A five number summary is an important part of data science. These summary statistics supply a lot of statistical information about a data set. This is an important part of statistics because it shows five important statistical factors of a data set. This descriptive statistic calculation will often show you more than you would see just looking at the raw numbers.
Description – the fivernum Function in R
Calculating a five number summary in r involves using the fivenum function. It has the form of fivenum(data) where data is the numerical vector being evaluated. It produces the minimum value, the first quartile, the median, the third quartile, and the maximum value. It does not include the mean value. The first quartile is at the 25th percentile, the median is at the 50th percentile, and the third quartile is at the 75th percentile. Each of the data points is used to calculate these values. These five values supply useful statistical information about the data set.

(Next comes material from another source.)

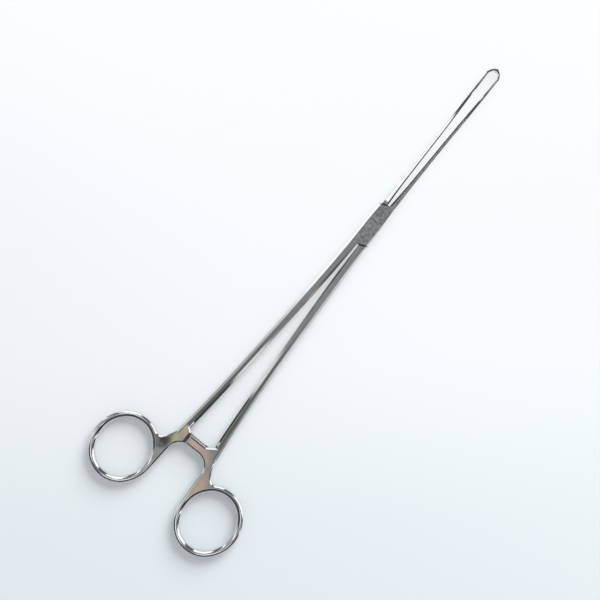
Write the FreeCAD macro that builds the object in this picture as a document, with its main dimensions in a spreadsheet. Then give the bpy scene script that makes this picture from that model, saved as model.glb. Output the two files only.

Explanation of the fivenum Function in R
The fivenum function is related to the boxplot function which provides the same information for the data values but in a graphical form. Calculating these five values allows you to find the interquartile range, which is the area between the first and second quartile. This range is similar to the standard deviation in that they both show the distribution of the data. However, the interquartile range is not affected by outlier data, but it is the standard deviation that is used in calculating the confidence interval. The lower quartile is the area below the first quartile and the upper quartile is the range above the second quartile. The fivenum function ignores missing values and bases its calculations only on the actual numeric values.
Examples of the fivenum Function in R
Here are three examples of the fivenum function in action.
> age = c(46,48,51,57,60,63,67,87,95)
> fivenum(age)
[1] 46 51 60 67 95
> boxplot(age)
This is a basic example of the fivenum, and boxplot functions being applied to a simple numeric vector.
> df = data.frame(Roket=c(‘Saturn V’, ‘N1’, ‘STS’, ‘Falcon 9’, ‘Falcon H’, ‘SLS’, ‘SLS B2’, ‘Star Ship’),
+ Thrust=c(3440, 4620, 2000, 776, 2327, 3992, 4309, 6400),
+ Orbit=c(140, 95, 27.5, 22.8, 63.8, 95, 130, 150),
+ Hight=c(110.6, 105, 56.1, 70, 70, 98.1, 111.3, 120))
> fivenum(df$Thrust)
[1] 776.0 2163.5 3716.0 4464.5 6400.0
> boxplot(df$Thrust)
This is a basic example of the fivenum, and boxplot functions being applied to a column of a data frame.
> df = data.frame(Roket=c(‘Saturn V’, ‘N1’, ‘STS’, ‘Falcon 9’, ‘Falcon H’, ‘SLS’, ‘SLS B2’, ‘Star Ship’),
+ Thrust=c(3440, 4620, 2000, 776, 2327, 3992, 4309, 6400),
+ Orbit=c(140, 95, 27.5, 22.8, 63.8, 95, 130, 150),
+ Hight=c(110.6, 105, 56.1, 70, 70, 98.1, 111.3, 120))
> sapply(df[c(‘Thrust’, ‘Orbit’, ‘Hight’)], fivenum)
Thrust Orbit Hight
[1,] 776.0 22.80 56.10
[2,] 2163.5 45.65 70.00
[3,] 3716.0 95.00 101.55
[4,] 4464.5 135.00 110.95
[5,] 6400.0 150.00 120.00
This example shows an alternative way to apply the fivenum function to a data frame.
Application (Five Number Summary in R)
The main application of these functions comes after recording each observation. These functions provide you with each percentile of statistical significance. They are twenty-five percent, fifty percent, seventy-five percent. They also give you the maximum and minimum values. It helps supply useful information about the data being analyzed that would not be seen from the raw data.
Calculating the five-number summary in r is an important statistical operation. These functions produce important statistical information. You will find them a useful tool in any statistical analysis of numerical data.